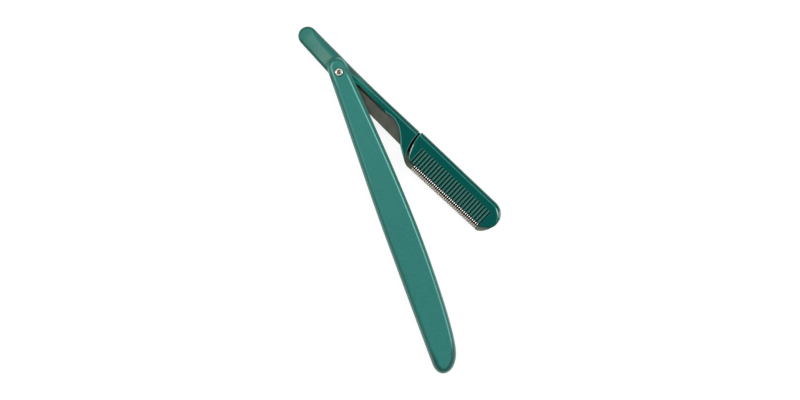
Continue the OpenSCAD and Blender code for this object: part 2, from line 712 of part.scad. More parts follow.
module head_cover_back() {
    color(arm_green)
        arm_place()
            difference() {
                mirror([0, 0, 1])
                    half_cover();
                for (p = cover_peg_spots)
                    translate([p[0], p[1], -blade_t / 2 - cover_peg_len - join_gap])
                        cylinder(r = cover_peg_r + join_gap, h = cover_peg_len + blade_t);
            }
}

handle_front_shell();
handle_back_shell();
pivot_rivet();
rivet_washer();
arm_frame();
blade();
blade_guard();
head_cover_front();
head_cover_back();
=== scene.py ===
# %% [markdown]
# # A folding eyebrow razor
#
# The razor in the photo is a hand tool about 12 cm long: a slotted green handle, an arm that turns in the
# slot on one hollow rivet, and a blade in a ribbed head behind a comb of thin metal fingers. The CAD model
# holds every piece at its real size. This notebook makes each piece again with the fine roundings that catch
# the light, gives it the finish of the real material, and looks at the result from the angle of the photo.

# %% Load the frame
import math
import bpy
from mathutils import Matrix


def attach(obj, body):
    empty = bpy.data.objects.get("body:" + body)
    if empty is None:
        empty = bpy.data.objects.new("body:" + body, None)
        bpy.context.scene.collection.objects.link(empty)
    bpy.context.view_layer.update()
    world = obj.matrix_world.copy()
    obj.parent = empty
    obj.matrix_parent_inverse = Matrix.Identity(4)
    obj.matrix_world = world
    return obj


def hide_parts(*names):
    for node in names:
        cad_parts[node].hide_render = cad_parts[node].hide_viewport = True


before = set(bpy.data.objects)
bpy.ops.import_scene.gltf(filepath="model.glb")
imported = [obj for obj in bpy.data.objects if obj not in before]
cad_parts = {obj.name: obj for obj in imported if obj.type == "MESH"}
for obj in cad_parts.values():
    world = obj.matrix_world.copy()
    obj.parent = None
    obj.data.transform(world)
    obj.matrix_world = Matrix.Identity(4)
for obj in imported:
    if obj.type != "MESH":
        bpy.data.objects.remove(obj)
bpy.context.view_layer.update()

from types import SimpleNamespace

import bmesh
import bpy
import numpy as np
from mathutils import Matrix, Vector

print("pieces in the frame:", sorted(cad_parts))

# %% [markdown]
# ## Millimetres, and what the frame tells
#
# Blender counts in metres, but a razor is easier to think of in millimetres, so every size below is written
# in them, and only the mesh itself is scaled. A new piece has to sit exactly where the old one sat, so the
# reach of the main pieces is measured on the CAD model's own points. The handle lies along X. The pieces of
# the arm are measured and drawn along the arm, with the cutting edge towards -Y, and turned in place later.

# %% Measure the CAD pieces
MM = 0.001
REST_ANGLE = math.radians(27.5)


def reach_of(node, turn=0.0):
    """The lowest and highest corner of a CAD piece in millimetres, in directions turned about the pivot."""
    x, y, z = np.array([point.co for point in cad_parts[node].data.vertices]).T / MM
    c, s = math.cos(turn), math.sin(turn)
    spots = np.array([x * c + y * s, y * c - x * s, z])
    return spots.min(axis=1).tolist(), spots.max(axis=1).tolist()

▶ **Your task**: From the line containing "handle_front_shell();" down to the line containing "bpy.context.scene.collection.objects.link(empty)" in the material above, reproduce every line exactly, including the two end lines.

▶ **Exercise result**:
handle_front_shell();
handle_back_shell();
pivot_rivet();
rivet_washer();
arm_frame();
blade();
blade_guard();
head_cover_front();
head_cover_back();
=== scene.py ===
# %% [markdown]
# # A folding eyebrow razor
#
# The razor in the photo is a hand tool about 12 cm long: a slotted green handle, an arm that turns in the
# slot on one hollow rivet, and a blade in a ribbed head behind a comb of thin metal fingers. The CAD model
# holds every piece at its real size. This notebook makes each piece again with the fine roundings that catch
# the light, gives it the finish of the real material, and looks at the result from the angle of the photo.

# %% Load the frame
import math
import bpy
from mathutils import Matrix


def attach(obj, body):
    empty = bpy.data.objects.get("body:" + body)
    if empty is None:
        empty = bpy.data.objects.new("body:" + body, None)
        bpy.context.scene.collection.objects.link(empty)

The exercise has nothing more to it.